§ **DATA SEGMENT**
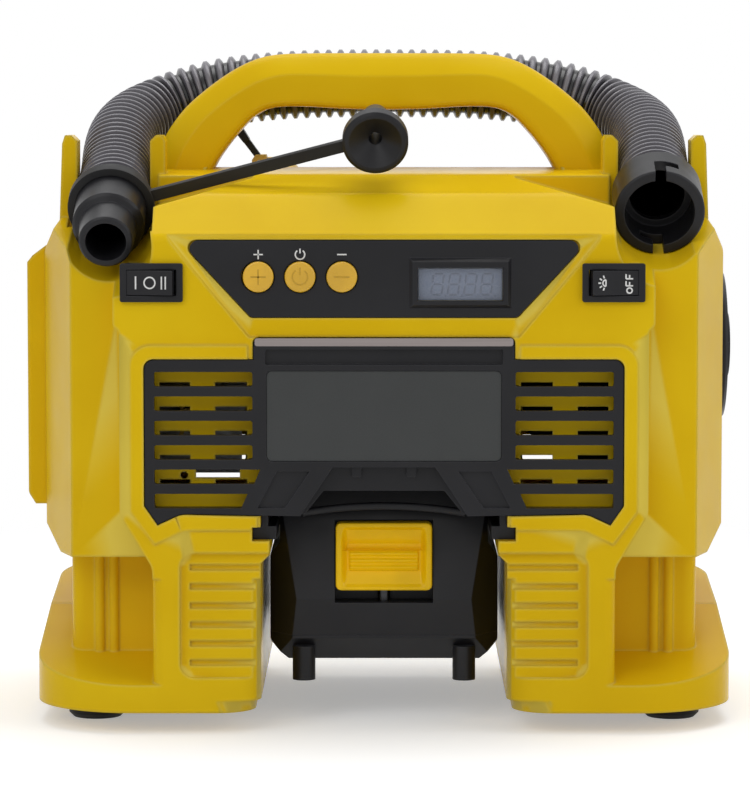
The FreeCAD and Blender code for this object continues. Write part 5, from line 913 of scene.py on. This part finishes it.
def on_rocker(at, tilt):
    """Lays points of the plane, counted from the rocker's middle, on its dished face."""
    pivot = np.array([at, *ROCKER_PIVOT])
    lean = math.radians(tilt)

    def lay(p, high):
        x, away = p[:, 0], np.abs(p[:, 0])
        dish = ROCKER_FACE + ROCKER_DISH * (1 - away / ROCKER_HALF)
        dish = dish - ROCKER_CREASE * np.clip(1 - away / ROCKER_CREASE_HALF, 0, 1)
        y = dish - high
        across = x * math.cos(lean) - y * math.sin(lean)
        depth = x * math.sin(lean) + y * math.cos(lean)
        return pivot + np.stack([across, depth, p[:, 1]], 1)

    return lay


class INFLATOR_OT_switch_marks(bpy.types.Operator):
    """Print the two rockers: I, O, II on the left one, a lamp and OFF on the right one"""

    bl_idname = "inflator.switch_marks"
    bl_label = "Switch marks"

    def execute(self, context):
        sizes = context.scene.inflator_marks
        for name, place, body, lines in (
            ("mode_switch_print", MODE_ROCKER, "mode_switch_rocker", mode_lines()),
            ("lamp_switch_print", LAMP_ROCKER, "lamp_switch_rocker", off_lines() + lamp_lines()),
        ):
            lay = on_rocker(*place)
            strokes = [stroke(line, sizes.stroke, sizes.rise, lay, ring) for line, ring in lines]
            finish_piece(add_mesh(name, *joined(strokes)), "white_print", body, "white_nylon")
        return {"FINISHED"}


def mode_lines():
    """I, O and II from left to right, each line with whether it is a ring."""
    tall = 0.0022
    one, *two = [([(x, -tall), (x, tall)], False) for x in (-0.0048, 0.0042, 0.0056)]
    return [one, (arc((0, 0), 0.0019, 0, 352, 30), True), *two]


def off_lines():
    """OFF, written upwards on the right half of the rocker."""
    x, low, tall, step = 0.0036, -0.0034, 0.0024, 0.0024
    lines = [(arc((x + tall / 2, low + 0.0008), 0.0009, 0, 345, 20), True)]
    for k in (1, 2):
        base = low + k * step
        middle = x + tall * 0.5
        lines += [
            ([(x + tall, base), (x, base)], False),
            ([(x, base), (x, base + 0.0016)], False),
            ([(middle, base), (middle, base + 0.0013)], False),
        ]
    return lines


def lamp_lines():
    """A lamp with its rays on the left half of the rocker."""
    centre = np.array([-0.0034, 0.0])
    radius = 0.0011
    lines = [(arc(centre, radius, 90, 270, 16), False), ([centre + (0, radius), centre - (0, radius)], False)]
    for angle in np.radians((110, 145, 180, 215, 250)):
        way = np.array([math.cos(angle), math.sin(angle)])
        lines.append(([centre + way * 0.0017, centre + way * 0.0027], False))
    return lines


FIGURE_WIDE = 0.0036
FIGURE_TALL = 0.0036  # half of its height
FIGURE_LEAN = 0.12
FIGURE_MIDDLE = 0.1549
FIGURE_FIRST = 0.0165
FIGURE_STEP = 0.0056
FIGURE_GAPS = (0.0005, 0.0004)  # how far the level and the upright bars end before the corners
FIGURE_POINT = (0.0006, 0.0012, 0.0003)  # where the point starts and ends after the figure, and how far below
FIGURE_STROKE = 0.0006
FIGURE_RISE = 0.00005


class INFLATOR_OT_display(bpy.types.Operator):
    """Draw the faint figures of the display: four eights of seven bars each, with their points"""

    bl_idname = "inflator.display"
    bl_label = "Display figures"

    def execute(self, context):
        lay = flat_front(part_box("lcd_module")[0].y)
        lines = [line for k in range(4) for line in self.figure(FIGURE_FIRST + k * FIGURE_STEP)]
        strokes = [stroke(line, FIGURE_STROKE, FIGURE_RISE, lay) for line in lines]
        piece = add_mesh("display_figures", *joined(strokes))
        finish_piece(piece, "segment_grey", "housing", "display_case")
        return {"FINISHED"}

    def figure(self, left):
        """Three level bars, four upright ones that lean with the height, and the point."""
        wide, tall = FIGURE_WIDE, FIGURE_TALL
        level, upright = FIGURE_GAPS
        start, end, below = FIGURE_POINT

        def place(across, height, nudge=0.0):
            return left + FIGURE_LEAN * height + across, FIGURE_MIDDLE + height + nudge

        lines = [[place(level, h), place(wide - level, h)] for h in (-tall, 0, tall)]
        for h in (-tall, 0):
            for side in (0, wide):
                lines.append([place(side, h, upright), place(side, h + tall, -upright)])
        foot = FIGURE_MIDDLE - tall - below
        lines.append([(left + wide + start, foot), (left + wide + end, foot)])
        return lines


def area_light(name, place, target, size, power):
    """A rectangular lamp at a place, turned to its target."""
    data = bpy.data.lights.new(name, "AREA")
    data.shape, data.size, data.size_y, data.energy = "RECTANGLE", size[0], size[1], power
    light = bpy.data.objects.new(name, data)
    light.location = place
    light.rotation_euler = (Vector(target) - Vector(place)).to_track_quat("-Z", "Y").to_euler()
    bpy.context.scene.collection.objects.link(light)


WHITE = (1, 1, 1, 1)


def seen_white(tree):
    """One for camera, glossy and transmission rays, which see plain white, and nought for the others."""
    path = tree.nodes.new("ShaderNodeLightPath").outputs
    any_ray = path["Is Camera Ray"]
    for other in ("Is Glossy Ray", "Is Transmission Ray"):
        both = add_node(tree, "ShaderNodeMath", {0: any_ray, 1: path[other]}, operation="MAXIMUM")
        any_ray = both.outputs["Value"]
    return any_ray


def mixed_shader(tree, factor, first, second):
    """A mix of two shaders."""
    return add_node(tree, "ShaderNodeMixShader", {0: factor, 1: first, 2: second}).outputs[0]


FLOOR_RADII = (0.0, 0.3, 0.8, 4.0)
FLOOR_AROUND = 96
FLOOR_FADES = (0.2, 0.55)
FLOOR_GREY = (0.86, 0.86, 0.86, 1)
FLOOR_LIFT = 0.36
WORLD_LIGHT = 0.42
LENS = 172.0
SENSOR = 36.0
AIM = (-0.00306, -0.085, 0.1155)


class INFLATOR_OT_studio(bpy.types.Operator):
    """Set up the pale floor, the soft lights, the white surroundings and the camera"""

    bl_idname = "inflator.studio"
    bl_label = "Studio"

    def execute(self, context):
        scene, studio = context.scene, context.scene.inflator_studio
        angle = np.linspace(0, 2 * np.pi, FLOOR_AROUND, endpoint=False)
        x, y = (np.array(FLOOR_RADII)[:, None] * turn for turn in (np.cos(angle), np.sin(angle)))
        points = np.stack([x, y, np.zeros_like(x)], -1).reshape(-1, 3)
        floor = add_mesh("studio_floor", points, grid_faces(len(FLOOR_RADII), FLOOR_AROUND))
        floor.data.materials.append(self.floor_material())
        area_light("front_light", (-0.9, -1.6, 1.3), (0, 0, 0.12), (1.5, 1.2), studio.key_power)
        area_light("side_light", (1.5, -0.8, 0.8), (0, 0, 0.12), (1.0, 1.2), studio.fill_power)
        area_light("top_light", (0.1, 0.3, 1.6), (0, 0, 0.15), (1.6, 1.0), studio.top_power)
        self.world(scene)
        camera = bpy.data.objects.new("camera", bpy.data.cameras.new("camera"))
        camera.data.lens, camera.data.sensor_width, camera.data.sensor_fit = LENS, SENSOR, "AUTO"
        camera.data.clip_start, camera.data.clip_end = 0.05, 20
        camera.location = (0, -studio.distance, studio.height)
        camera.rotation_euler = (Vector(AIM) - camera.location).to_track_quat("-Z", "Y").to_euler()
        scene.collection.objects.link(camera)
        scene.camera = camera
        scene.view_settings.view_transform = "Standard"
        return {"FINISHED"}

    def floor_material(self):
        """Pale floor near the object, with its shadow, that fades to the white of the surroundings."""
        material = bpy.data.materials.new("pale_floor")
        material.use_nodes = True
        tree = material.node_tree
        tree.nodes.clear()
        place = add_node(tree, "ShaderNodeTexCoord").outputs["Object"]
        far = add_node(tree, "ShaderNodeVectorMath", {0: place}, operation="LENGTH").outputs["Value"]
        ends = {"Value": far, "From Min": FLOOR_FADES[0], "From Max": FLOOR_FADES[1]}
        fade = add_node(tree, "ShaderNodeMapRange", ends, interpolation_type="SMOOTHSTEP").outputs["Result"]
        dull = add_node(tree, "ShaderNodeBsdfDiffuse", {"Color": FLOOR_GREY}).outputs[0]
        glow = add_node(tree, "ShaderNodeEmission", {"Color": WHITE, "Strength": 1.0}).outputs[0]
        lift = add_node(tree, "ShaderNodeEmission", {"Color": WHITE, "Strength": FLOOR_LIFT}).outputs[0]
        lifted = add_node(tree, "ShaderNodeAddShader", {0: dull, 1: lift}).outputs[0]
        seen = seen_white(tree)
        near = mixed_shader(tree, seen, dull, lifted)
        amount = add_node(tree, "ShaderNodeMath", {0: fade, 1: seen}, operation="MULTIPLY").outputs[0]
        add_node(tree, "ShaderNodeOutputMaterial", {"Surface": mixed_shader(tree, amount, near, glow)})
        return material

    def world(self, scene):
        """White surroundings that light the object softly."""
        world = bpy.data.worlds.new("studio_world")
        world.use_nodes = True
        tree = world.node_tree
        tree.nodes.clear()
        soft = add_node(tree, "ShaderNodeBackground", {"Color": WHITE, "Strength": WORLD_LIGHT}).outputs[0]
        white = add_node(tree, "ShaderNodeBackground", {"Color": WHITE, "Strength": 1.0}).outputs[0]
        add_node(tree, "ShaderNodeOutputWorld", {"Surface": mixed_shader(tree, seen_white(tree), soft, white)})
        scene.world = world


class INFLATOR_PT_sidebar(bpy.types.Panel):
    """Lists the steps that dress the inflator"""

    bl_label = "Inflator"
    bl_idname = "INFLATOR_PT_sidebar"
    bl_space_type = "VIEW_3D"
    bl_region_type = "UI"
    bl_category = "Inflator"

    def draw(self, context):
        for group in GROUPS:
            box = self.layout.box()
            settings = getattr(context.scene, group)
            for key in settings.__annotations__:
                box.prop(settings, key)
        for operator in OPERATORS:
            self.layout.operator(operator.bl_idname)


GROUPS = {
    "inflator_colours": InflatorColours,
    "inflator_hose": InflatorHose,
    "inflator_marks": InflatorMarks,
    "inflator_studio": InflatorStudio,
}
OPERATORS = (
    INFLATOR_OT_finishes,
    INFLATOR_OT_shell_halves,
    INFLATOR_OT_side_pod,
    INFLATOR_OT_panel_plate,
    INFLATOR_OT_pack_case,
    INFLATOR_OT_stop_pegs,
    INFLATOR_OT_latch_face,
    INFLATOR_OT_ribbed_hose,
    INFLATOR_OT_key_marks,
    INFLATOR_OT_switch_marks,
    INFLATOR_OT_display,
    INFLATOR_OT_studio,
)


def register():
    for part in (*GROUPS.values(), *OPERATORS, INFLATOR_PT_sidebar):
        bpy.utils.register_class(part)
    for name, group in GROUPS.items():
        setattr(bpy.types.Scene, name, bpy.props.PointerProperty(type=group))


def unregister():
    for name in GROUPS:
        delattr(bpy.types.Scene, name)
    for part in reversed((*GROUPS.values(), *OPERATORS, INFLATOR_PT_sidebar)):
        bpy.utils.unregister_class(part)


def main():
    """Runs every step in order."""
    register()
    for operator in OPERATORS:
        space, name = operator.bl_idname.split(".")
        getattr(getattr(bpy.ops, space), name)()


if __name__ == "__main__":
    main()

§ **EXERCISE DESCRIPTION**
Reproduce exactly, please, only the lines from the start of the data above to the line that contains "return [one, (arc((0, 0), 0.0019, 0, 352, 30), True), *two]", with both ends kept.

§ **RESPONSE TO THE EXERCISE**
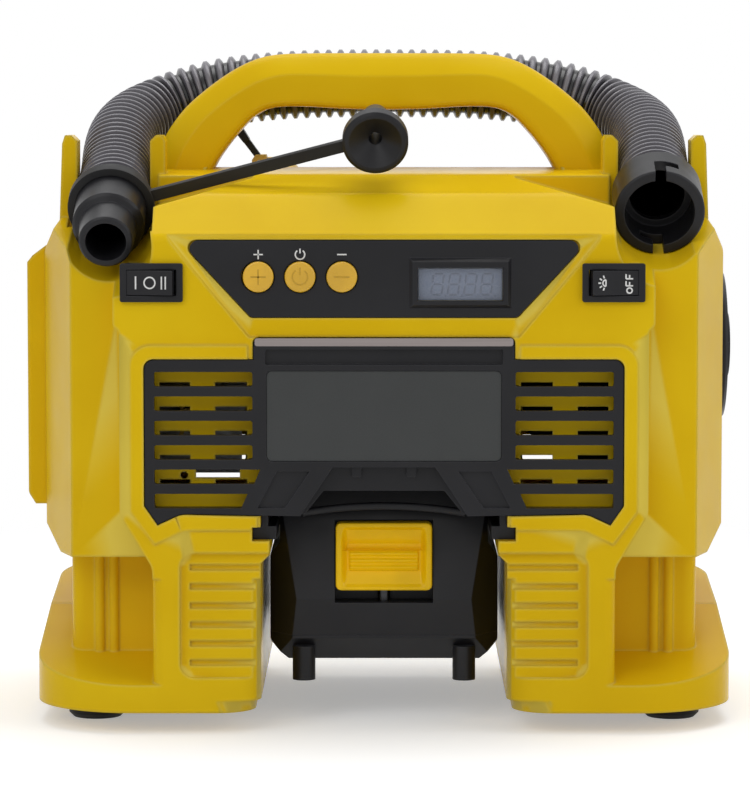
The FreeCAD and Blender code for this object continues. Write part 5, from line 913 of scene.py on. This part finishes it.
def on_rocker(at, tilt):
    """Lays points of the plane, counted from the rocker's middle, on its dished face."""
    pivot = np.array([at, *ROCKER_PIVOT])
    lean = math.radians(tilt)

    def lay(p, high):
        x, away = p[:, 0], np.abs(p[:, 0])
        dish = ROCKER_FACE + ROCKER_DISH * (1 - away / ROCKER_HALF)
        dish = dish - ROCKER_CREASE * np.clip(1 - away / ROCKER_CREASE_HALF, 0, 1)
        y = dish - high
        across = x * math.cos(lean) - y * math.sin(lean)
        depth = x * math.sin(lean) + y * math.cos(lean)
        return pivot + np.stack([across, depth, p[:, 1]], 1)

    return lay


class INFLATOR_OT_switch_marks(bpy.types.Operator):
    """Print the two rockers: I, O, II on the left one, a lamp and OFF on the right one"""

    bl_idname = "inflator.switch_marks"
    bl_label = "Switch marks"

    def execute(self, context):
        sizes = context.scene.inflator_marks
        for name, place, body, lines in (
            ("mode_switch_print", MODE_ROCKER, "mode_switch_rocker", mode_lines()),
            ("lamp_switch_print", LAMP_ROCKER, "lamp_switch_rocker", off_lines() + lamp_lines()),
        ):
            lay = on_rocker(*place)
            strokes = [stroke(line, sizes.stroke, sizes.rise, lay, ring) for line, ring in lines]
            finish_piece(add_mesh(name, *joined(strokes)), "white_print", body, "white_nylon")
        return {"FINISHED"}


def mode_lines():
    """I, O and II from left to right, each line with whether it is a ring."""
    tall = 0.0022
    one, *two = [([(x, -tall), (x, tall)], False) for x in (-0.0048, 0.0042, 0.0056)]
    return [one, (arc((0, 0), 0.0019, 0, 352, 30), True), *two]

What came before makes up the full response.